[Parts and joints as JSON]
>> BEGIN
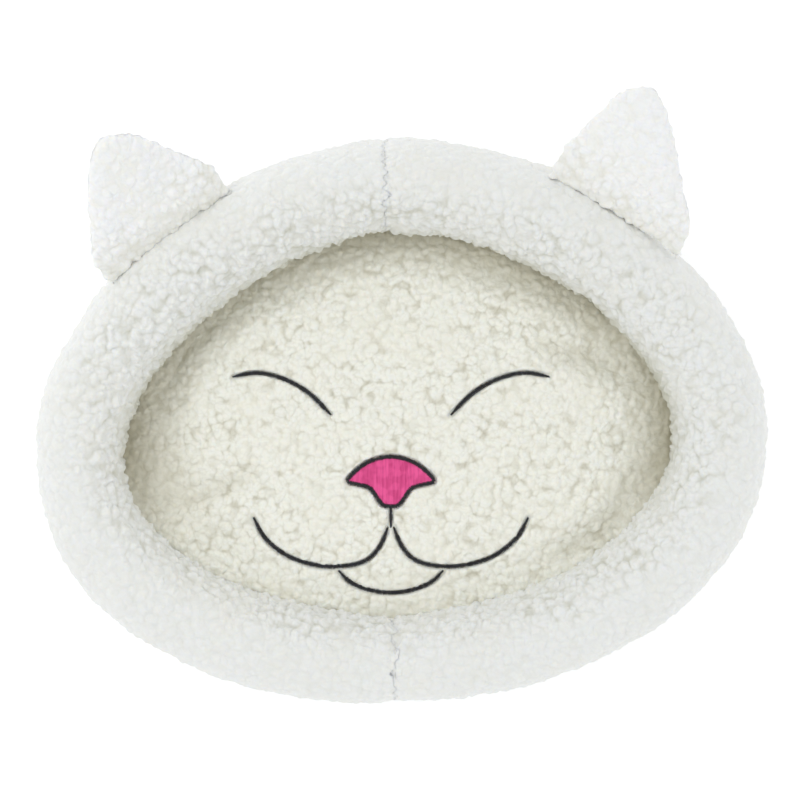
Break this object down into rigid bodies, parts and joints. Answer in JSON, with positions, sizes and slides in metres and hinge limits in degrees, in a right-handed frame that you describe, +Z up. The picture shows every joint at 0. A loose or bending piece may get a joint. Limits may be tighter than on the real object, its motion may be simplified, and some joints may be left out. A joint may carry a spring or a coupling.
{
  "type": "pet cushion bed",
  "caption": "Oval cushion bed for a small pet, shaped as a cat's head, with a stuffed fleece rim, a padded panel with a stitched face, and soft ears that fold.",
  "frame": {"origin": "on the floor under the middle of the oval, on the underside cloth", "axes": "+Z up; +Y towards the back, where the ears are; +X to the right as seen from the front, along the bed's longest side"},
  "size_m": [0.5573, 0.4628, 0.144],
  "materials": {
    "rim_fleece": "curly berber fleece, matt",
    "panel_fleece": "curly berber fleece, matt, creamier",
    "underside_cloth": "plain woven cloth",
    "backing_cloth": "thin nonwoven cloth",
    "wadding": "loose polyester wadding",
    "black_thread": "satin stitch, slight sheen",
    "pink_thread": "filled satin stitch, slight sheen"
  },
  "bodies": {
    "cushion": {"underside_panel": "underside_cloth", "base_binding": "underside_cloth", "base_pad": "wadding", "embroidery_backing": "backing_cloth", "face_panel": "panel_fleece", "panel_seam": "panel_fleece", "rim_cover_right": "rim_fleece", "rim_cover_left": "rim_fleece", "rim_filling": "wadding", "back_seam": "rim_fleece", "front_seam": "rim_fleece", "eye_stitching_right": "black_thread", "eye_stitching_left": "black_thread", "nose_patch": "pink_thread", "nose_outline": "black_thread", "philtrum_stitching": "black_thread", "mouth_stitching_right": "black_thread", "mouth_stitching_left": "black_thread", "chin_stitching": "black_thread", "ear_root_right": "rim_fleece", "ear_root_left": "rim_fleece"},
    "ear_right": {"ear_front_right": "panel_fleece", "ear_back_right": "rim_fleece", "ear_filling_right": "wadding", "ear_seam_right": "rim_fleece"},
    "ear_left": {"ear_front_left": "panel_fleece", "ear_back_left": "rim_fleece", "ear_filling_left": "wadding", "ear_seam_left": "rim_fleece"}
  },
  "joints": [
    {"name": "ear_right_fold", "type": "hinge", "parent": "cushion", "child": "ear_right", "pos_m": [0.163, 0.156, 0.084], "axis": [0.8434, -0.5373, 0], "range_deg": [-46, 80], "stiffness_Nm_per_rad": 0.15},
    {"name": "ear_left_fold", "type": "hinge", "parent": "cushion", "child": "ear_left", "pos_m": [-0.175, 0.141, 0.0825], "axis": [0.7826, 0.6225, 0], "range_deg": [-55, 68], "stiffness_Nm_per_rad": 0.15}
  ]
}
>> END
>> BEGIN
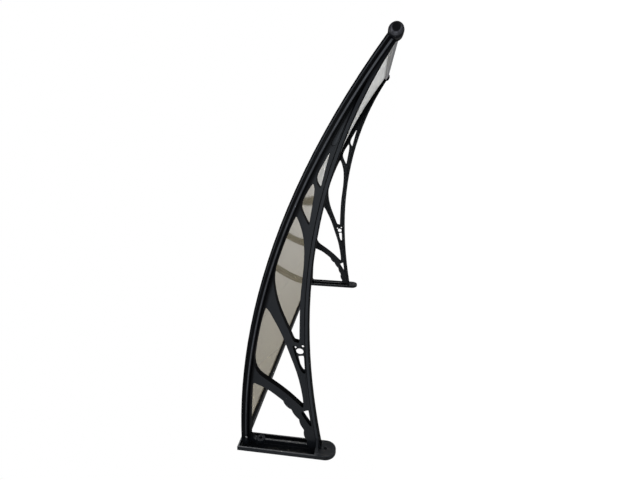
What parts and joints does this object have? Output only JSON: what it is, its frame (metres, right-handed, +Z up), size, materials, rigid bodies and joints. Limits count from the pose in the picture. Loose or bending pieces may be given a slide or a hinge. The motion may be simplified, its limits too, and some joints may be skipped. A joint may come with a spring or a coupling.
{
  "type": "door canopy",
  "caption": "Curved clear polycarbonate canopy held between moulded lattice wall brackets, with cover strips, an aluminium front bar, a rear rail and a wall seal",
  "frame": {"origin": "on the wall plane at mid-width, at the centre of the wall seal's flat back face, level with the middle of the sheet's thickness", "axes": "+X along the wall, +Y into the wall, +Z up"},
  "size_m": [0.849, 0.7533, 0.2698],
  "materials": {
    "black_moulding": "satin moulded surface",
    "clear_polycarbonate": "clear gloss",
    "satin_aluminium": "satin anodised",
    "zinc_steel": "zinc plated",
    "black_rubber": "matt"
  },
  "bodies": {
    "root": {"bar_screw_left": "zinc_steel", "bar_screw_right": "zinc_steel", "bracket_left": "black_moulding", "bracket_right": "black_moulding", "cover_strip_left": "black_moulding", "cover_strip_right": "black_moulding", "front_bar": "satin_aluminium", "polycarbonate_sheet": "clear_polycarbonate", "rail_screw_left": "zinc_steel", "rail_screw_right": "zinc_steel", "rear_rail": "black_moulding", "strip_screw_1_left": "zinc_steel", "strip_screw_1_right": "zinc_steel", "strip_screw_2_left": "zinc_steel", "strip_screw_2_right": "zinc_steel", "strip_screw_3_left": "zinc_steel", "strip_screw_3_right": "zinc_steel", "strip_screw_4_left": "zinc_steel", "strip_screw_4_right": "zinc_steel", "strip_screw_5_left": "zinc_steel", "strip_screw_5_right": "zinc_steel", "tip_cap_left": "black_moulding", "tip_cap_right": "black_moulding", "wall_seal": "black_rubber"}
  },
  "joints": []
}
>> END
>> BEGIN
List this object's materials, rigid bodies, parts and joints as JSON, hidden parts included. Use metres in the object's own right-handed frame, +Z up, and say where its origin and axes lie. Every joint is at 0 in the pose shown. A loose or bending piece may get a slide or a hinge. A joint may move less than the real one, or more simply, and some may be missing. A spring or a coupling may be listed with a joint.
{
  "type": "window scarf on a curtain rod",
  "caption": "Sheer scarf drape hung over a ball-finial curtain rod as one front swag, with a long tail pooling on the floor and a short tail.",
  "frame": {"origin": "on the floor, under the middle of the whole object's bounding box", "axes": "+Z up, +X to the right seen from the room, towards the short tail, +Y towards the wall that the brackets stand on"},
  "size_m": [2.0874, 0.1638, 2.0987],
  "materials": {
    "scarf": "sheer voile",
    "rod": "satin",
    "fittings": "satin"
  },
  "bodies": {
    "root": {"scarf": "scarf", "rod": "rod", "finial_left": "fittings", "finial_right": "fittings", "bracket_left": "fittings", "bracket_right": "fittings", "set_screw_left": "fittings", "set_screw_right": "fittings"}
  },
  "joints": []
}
>> END
Collect the lines that hold "handed".

# [Problem solution]
Break this object down into rigid bodies, parts and joints. Answer in JSON, with positions, sizes and slides in metres and hinge limits in degrees, in a right-handed frame that you describe, +Z up. The picture shows every joint at 0. A loose or bending piece may get a joint. Limits may be tighter than on the real object, its motion may be simplified, and some joints may be left out. A joint may carry a spring or a coupling.
What parts and joints does this object have? Output only JSON: what it is, its frame (metres, right-handed, +Z up), size, materials, rigid bodies and joints. Limits count from the pose in the picture. Loose or bending pieces may be given a slide or a hinge. The motion may be simplified, its limits too, and some joints may be skipped. A joint may come with a spring or a coupling.
List this object's materials, rigid bodies, parts and joints as JSON, hidden parts included. Use metres in the object's own right-handed frame, +Z up, and say where its origin and axes lie. Every joint is at 0 in the pose shown. A loose or bending piece may get a slide or a hinge. A joint may move less than the real one, or more simply, and some may be missing. A spring or a coupling may be listed with a joint.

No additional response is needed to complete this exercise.